# Request To Lock Thread



## Frapp (Apr 23, 2002)

Hello All,

I think we have shifted quite downward in my thread: "Happy Ash Wednesday Everyone" .

Request to close the thread.


----------



## Mark Lamutt (Mar 24, 2002)

Done.


----------



## Scott Greczkowski (Mar 21, 2002)

Luckily Roger ony seems to get computer access on Fridays. We are really safe the rest of the week.


----------



## Nick (Apr 23, 2002)

Hmmmm... <thoughtful look on face>

Black Friday?
Good Friday.... nah
Rage Friday???
Freakin' Friday - Yeah, that's it! Freakin' Fridays


----------



## Roger (Aug 7, 2002)

Very strange that you would close this one since it's a mild one for me or is it? I requested a thread (very controversial one) to be closed before and you *******s didn't close it so what's the guidelines?


----------



## JBKing (Mar 23, 2002)

> _Originally posted by Roger _
> ... you *******s ... [/B]


Wouldja' believe...?

Attitude makes a difference?


----------



## Scott Greczkowski (Mar 21, 2002)

Roger be good or be gone.


----------



## Roger (Aug 7, 2002)

"Roger be good or be gone."

You have to know that I use that word loosely by now, Scott? Is that what you are threatening me about? Using the word *******? I call many of my friends’ worst than that when the occasion fits. Don't threaten me thus making me a 2nd class poster. I won't stand for that.

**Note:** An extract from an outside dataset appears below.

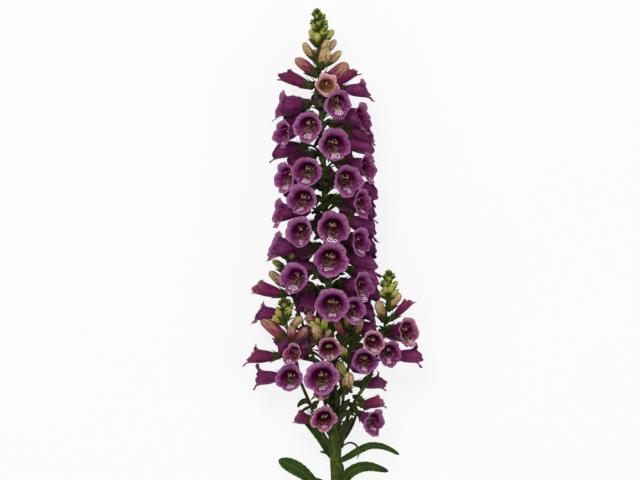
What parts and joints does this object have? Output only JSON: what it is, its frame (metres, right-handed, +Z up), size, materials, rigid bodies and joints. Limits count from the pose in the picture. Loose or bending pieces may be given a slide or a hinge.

I'm your best poster when it comes to alternative views and I've been around longer than 99% of the people here so please quit treating me like a red-headed step-child.


----------



## Roger (Aug 7, 2002)

JBking:

"Wouldja' believe...?

Attitude makes a difference?"

Sorry! I sometimes miss the old Rage attitude.
It's in my blood at times I guess. Sorry!


----------



## Richard King (Mar 25, 2002)

> I call many of my friends' worst than that


 I can't believe you actually have any.


----------



## Chris Blount (Jun 22, 2001)

Ya know, I'm getting tired of this crap. Obviously nobody has anything nice to say so I'm shutting this down now. There is a nice little clause in our terms of use about personal attacks on other people. If you don't like what someone is posting, ignore them. Period.


----------



## Chris Blount (Jun 22, 2001)

Oh, and one more thing Roger. If you refer to anyone on this board as "bas**d" again, especially the admim, or use it in any other way, you will be banned. I don't care if it's part of your regular vocabulary or not. The word in offensive and has no place here.


----------